• **Task description**
The listing below contains a span that opens with the line containing "Keep writing the Blender" and closes with the line containing "return high *". Return that span exactly.

• **Input rows**
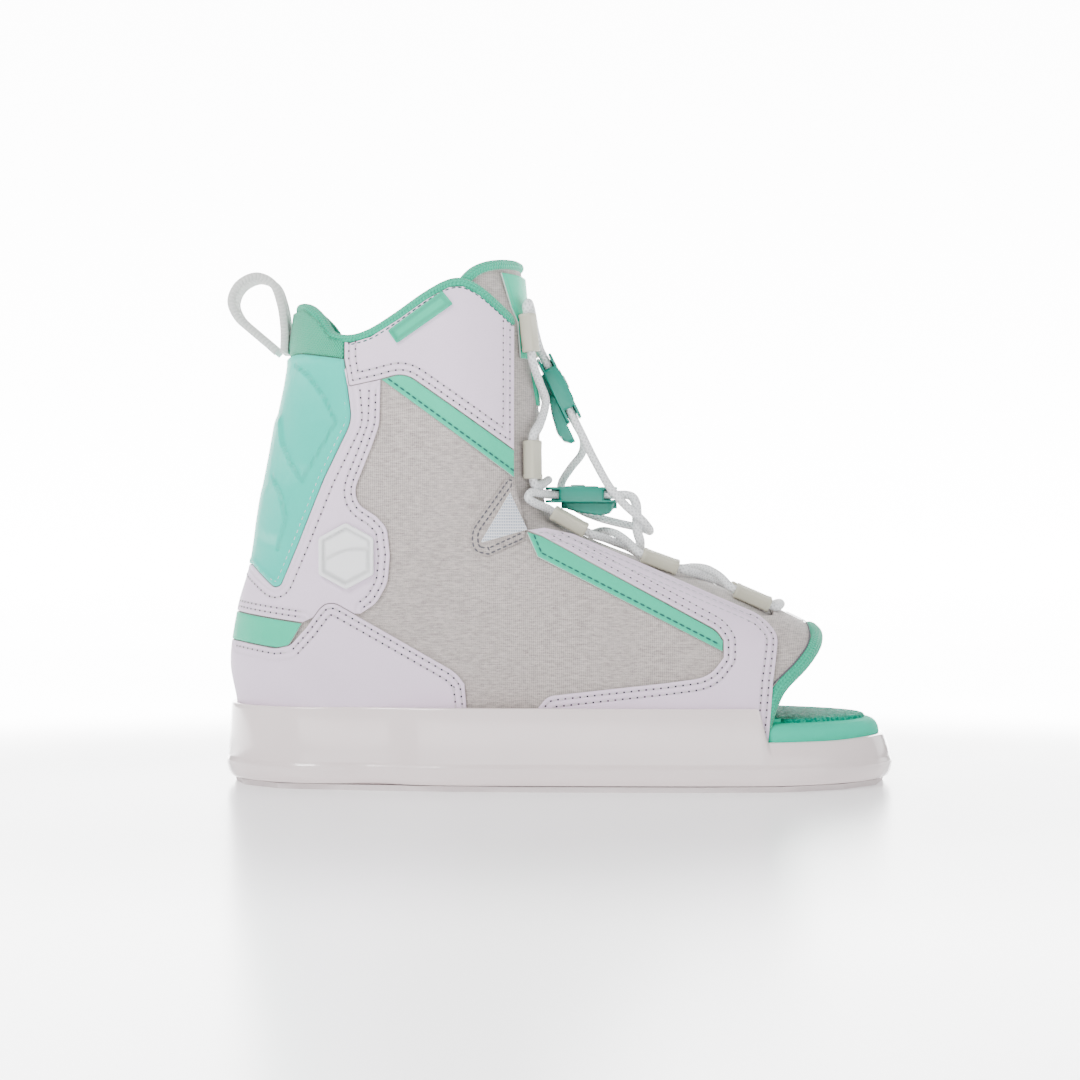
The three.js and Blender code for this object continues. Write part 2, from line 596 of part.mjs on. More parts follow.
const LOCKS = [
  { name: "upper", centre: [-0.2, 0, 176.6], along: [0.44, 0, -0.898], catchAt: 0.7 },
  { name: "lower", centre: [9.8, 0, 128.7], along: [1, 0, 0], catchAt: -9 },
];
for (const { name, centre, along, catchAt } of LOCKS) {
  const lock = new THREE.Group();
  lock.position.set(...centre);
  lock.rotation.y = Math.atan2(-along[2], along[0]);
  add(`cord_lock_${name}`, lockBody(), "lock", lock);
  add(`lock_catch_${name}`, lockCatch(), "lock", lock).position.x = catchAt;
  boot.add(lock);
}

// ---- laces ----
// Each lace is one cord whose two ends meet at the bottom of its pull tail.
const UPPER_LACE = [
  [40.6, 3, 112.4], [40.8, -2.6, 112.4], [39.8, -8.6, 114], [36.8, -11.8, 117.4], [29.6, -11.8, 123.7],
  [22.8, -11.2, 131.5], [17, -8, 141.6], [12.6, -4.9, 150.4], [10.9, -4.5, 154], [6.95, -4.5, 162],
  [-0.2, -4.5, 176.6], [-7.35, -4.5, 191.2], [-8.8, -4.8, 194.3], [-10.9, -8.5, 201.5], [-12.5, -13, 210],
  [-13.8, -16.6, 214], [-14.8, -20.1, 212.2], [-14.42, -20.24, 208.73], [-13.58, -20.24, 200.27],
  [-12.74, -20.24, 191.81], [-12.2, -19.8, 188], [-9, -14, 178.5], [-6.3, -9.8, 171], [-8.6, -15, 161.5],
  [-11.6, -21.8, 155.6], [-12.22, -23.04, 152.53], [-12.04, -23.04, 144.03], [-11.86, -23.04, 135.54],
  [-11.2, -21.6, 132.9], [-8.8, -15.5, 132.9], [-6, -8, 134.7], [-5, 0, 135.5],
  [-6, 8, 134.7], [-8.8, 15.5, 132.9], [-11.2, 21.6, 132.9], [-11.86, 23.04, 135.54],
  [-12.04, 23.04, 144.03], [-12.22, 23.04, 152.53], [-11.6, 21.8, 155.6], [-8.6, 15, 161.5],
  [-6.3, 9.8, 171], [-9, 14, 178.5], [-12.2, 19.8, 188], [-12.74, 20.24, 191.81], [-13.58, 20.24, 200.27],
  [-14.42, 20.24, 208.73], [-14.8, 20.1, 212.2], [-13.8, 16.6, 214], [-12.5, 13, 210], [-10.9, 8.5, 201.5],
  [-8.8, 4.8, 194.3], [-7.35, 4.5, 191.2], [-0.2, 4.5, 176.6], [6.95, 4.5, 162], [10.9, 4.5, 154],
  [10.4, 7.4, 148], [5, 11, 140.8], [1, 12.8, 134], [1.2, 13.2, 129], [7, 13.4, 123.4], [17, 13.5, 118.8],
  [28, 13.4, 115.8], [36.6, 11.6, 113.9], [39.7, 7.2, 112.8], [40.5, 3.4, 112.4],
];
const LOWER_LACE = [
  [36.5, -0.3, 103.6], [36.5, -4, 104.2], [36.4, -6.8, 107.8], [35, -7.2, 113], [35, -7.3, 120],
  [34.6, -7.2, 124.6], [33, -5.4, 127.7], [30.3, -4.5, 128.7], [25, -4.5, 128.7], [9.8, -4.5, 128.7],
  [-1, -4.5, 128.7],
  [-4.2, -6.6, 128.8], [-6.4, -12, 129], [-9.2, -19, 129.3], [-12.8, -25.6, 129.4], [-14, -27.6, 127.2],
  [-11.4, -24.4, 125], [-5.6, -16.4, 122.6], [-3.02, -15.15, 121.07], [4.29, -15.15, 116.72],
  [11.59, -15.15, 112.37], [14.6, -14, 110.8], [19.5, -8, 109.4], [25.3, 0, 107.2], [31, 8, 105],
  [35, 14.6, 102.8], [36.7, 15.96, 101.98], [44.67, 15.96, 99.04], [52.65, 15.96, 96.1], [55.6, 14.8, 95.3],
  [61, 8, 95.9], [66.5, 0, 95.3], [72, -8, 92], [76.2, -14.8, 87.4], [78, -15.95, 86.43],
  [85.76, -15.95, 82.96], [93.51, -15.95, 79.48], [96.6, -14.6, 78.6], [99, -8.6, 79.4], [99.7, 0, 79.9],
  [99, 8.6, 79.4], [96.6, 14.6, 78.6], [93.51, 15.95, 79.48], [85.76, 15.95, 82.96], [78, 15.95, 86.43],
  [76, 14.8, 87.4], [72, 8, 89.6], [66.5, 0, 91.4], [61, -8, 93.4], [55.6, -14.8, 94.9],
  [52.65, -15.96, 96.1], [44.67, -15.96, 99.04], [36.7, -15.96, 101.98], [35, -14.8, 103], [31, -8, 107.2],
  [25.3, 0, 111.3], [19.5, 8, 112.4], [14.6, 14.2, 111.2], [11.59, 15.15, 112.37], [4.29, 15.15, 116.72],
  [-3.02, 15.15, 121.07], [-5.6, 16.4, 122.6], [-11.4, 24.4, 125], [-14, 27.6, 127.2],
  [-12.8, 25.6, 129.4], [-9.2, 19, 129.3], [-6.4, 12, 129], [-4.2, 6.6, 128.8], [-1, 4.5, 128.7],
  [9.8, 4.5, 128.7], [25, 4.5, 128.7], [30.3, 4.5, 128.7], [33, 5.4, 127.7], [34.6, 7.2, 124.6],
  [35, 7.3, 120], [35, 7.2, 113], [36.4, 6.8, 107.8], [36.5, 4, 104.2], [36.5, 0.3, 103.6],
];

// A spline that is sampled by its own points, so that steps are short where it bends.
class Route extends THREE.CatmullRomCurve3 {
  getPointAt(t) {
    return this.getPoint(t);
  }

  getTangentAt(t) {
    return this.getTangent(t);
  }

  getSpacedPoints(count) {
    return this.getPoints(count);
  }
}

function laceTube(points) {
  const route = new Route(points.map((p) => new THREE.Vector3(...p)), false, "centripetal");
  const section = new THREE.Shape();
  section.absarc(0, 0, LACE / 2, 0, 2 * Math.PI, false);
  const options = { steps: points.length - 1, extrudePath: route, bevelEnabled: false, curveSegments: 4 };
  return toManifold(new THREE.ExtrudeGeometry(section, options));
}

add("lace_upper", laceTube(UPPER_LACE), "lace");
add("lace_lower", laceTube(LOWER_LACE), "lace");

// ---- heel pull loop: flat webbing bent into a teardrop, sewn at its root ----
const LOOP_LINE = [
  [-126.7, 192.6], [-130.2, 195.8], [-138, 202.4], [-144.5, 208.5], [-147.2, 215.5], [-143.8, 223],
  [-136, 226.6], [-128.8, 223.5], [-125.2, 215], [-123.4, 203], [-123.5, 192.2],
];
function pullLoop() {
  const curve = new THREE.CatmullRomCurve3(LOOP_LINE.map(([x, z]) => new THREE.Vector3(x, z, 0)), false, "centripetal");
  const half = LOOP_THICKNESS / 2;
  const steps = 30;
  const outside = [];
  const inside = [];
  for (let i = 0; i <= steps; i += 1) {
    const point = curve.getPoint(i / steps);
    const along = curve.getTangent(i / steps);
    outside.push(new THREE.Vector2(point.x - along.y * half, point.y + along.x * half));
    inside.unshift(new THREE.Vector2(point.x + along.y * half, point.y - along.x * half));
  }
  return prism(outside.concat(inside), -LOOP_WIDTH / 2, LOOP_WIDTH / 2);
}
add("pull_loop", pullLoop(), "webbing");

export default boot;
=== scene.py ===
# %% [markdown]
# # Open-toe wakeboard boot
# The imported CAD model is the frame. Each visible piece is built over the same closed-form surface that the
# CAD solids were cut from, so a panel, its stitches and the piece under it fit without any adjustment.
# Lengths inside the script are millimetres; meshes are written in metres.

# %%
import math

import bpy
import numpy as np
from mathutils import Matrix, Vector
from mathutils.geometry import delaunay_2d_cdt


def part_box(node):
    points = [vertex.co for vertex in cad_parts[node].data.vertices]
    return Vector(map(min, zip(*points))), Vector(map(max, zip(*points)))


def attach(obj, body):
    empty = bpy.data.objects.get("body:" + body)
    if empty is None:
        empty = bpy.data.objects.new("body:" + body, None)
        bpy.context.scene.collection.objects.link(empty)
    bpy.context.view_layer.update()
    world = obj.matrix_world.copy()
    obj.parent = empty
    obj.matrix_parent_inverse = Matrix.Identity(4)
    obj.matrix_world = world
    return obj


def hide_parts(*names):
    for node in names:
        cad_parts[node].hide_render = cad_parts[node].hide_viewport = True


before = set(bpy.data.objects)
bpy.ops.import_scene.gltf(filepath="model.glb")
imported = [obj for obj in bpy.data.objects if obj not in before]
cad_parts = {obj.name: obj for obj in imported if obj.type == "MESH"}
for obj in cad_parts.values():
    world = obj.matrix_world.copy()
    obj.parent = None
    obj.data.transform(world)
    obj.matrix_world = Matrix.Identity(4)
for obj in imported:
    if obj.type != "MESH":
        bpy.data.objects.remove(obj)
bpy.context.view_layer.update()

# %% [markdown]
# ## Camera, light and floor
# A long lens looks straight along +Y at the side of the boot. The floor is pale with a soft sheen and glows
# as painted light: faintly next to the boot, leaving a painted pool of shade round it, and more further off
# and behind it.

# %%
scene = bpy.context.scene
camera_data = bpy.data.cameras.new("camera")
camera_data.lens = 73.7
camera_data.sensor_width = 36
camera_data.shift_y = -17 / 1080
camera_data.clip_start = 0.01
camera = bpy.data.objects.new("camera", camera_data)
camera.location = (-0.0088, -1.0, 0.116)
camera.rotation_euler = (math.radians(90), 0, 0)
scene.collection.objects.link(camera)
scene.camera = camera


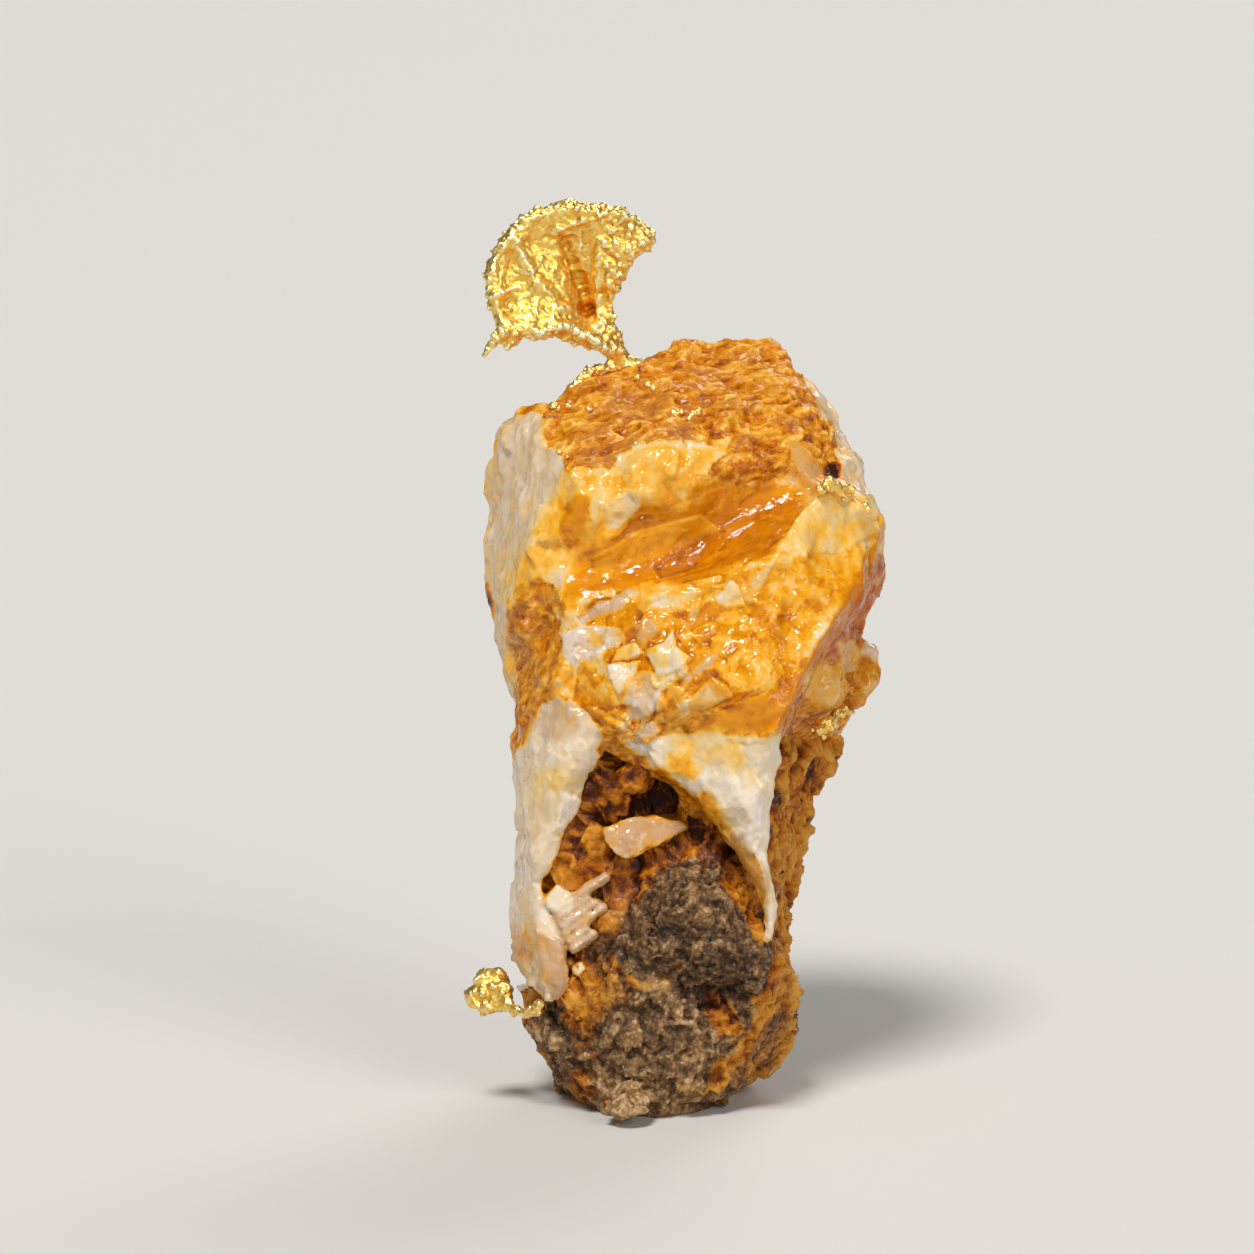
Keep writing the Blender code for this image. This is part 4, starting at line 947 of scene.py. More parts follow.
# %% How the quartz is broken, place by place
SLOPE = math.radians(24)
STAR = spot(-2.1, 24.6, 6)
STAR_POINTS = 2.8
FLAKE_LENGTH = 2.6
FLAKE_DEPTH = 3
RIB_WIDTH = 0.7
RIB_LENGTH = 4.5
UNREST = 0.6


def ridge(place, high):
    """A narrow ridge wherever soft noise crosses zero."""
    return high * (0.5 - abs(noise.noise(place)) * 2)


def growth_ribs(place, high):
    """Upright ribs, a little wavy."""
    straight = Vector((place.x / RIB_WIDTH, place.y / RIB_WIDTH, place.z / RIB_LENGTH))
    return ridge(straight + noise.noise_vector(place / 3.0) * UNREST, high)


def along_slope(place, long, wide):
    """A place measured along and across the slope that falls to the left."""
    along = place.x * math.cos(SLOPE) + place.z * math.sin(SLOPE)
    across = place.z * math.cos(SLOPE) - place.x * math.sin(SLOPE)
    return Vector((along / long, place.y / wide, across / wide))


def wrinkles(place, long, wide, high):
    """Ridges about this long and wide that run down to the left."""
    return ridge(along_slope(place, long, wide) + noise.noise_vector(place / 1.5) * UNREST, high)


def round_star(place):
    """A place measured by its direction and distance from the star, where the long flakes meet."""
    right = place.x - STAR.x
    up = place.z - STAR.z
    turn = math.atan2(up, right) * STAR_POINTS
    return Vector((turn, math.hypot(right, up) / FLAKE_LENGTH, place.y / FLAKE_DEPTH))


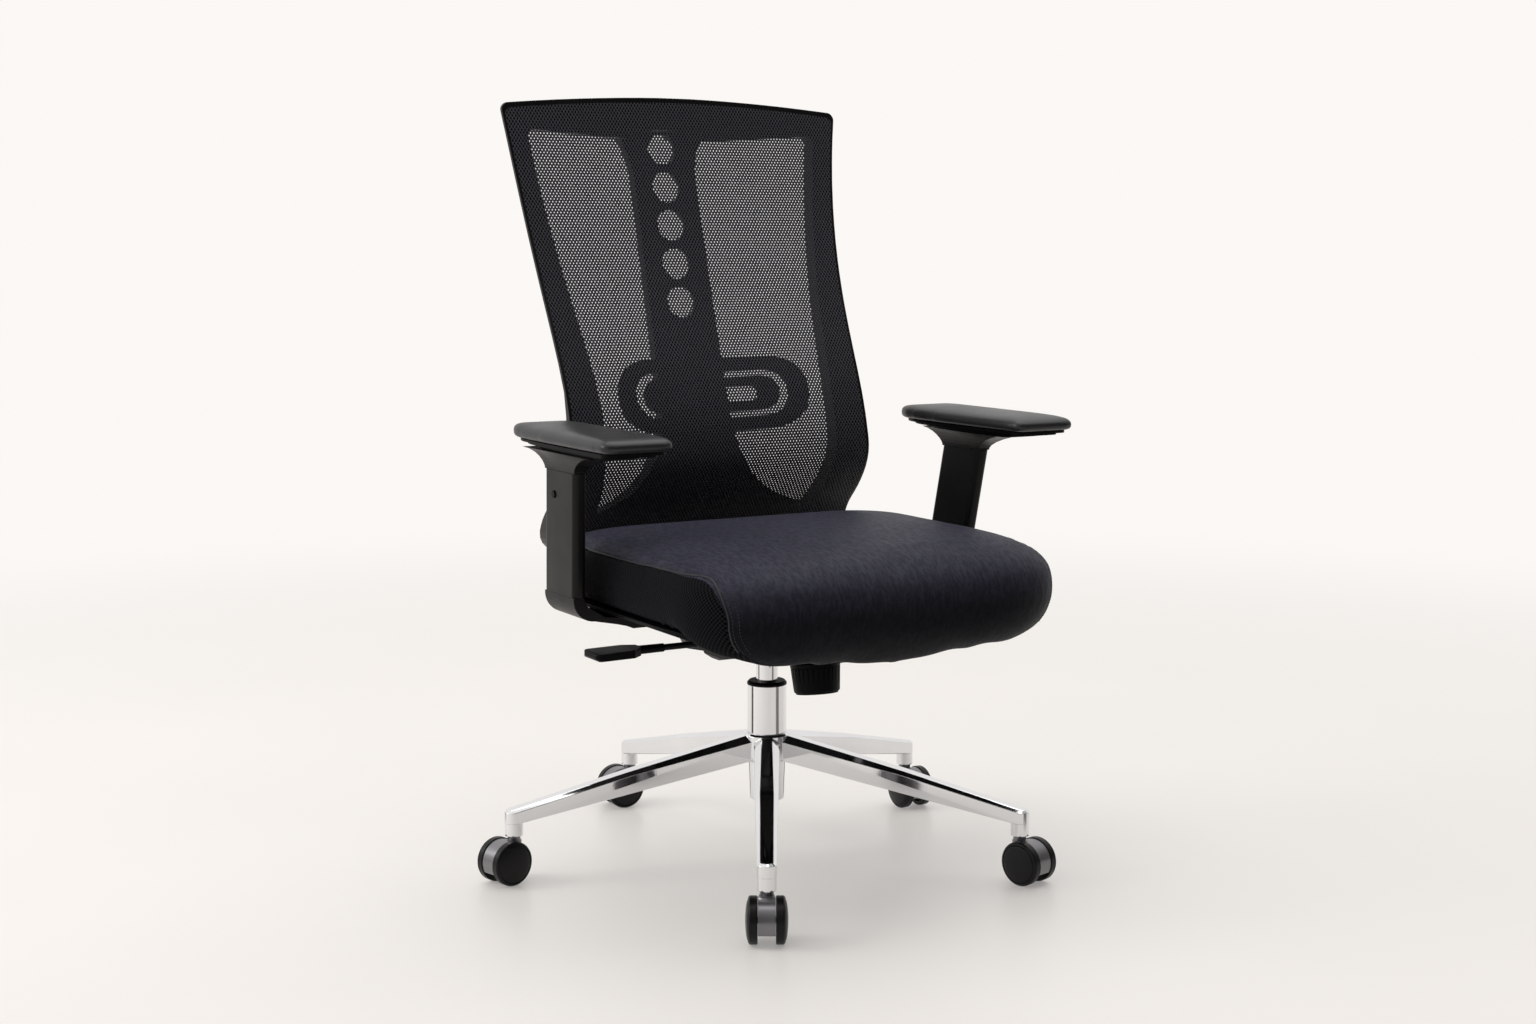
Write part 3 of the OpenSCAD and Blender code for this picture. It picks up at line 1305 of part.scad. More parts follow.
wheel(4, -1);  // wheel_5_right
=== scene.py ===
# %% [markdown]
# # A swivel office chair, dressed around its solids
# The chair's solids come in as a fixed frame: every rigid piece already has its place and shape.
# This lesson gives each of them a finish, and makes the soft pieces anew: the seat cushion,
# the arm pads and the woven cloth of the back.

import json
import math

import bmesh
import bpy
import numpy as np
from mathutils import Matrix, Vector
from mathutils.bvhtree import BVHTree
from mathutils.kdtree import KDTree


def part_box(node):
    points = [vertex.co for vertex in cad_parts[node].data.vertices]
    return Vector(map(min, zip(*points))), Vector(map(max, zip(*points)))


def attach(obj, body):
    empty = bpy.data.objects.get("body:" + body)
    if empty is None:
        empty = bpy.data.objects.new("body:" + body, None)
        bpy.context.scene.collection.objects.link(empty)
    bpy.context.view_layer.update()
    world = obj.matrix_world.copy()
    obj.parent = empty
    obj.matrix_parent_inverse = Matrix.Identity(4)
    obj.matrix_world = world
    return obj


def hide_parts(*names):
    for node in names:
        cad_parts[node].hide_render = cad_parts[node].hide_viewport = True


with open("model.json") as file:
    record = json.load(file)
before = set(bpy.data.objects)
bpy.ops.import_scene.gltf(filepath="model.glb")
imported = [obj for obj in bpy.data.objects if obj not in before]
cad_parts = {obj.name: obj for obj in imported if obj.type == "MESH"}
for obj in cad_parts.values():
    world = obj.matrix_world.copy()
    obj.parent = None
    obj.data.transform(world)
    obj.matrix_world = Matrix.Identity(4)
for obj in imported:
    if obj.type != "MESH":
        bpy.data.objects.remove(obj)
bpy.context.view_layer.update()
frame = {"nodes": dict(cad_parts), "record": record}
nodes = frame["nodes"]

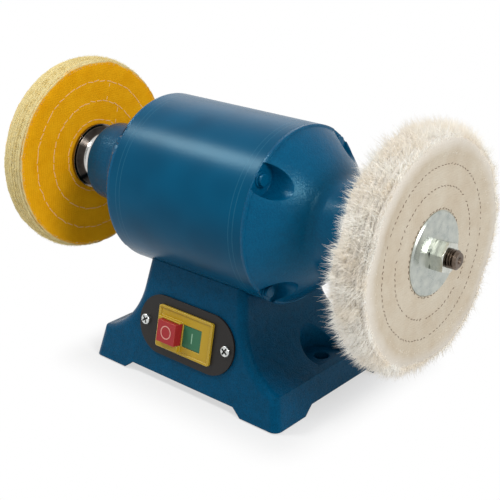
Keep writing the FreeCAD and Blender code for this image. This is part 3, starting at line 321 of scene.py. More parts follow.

• **Full output**
Keep writing the Blender code for this image. This is part 4, starting at line 947 of scene.py. More parts follow.
# %% How the quartz is broken, place by place
SLOPE = math.radians(24)
STAR = spot(-2.1, 24.6, 6)
STAR_POINTS = 2.8
FLAKE_LENGTH = 2.6
FLAKE_DEPTH = 3
RIB_WIDTH = 0.7
RIB_LENGTH = 4.5
UNREST = 0.6


def ridge(place, high):
    """A narrow ridge wherever soft noise crosses zero."""
    return high * (0.5 - abs(noise.noise(place)) * 2)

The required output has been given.